- GOAL
The data must be written out once more, precisely as given.
═════ RECORDED INFORMATION ═════
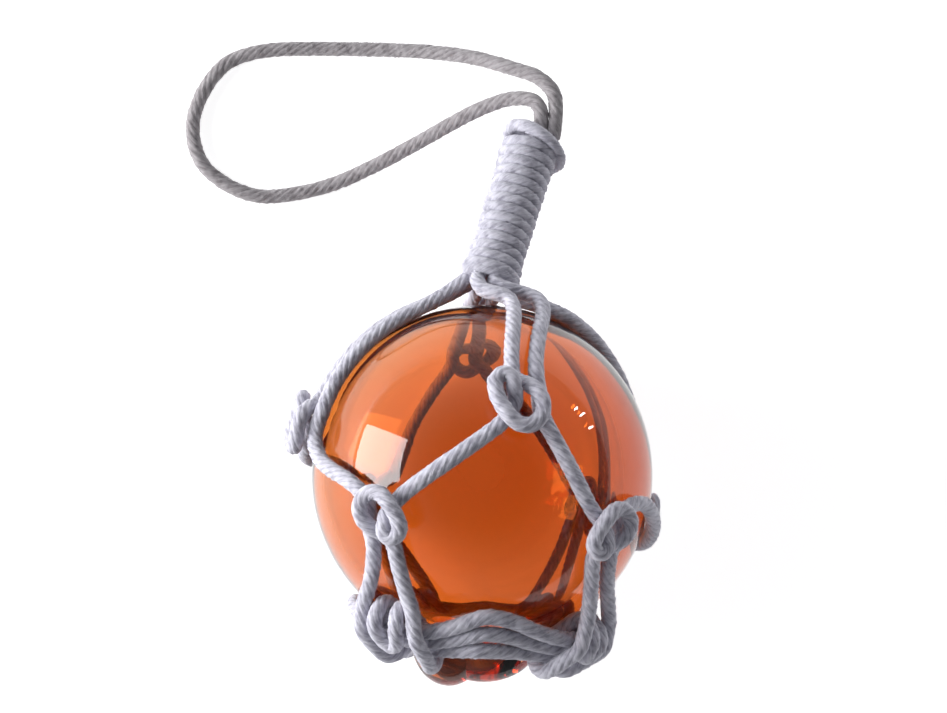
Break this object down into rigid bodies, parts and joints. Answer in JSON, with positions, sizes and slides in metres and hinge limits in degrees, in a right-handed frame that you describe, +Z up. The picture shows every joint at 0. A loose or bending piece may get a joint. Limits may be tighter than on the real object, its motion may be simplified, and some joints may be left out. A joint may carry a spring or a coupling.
{
  "type": "glass float ball",
  "caption": "Hollow glass float ball in a knotted cotton cord net with a whipped neck and a hanging loop, lying on its side.",
  "frame": {"origin": "centre of the flat resting spot under the ball, on the surface it lies on", "axes": "+Y from the ball towards the neck of the net and its loop, +Z up from the surface, +X to the right seen from above"},
  "size_m": [0.1119, 0.1496, 0.0797],
  "materials": {
    "amber_glass": "clear orange-amber blown glass",
    "cotton_cord": "matte white three-ply cotton, slightly fuzzy"
  },
  "bodies": {
    "root": {"glass_ball": "amber_glass", "base_ring": "cotton_cord", "net_cord_1": "cotton_cord", "net_cord_2": "cotton_cord", "net_cord_3": "cotton_cord", "net_cord_4": "cotton_cord", "neck_whipping": "cotton_cord", "hanging_loop": "cotton_cord"}
  },
  "joints": []
}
═════
- EXERCISE ANSWER
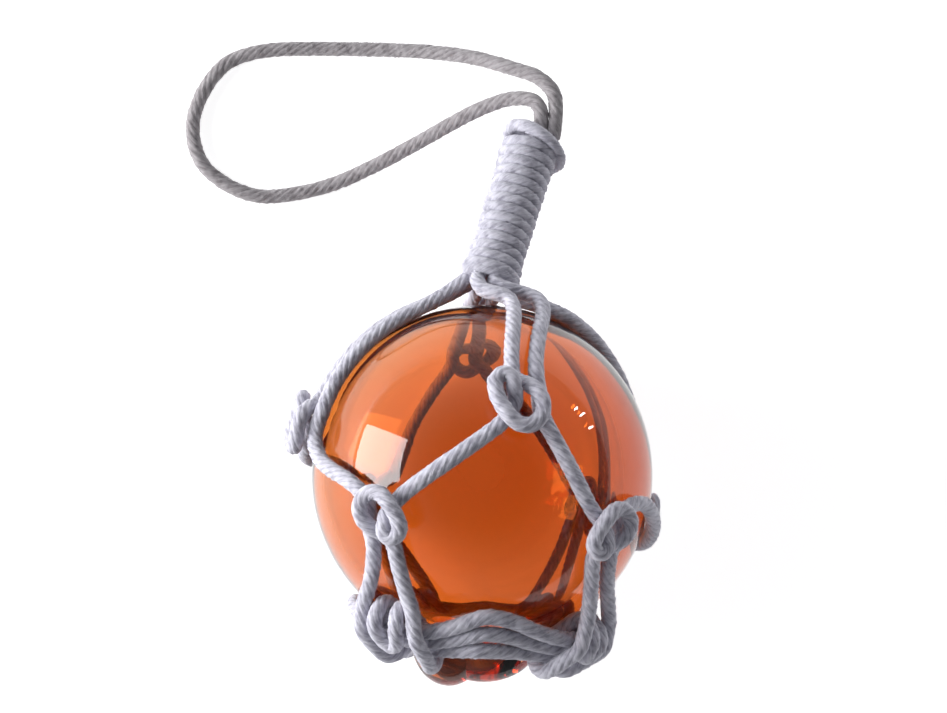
Break this object down into rigid bodies, parts and joints. Answer in JSON, with positions, sizes and slides in metres and hinge limits in degrees, in a right-handed frame that you describe, +Z up. The picture shows every joint at 0. A loose or bending piece may get a joint. Limits may be tighter than on the real object, its motion may be simplified, and some joints may be left out. A joint may carry a spring or a coupling.
{
  "type": "glass float ball",
  "caption": "Hollow glass float ball in a knotted cotton cord net with a whipped neck and a hanging loop, lying on its side.",
  "frame": {"origin": "centre of the flat resting spot under the ball, on the surface it lies on", "axes": "+Y from the ball towards the neck of the net and its loop, +Z up from the surface, +X to the right seen from above"},
  "size_m": [0.1119, 0.1496, 0.0797],
  "materials": {
    "amber_glass": "clear orange-amber blown glass",
    "cotton_cord": "matte white three-ply cotton, slightly fuzzy"
  },
  "bodies": {
    "root": {"glass_ball": "amber_glass", "base_ring": "cotton_cord", "net_cord_1": "cotton_cord", "net_cord_2": "cotton_cord", "net_cord_3": "cotton_cord", "net_cord_4": "cotton_cord", "neck_whipping": "cotton_cord", "hanging_loop": "cotton_cord"}
  },
  "joints": []
}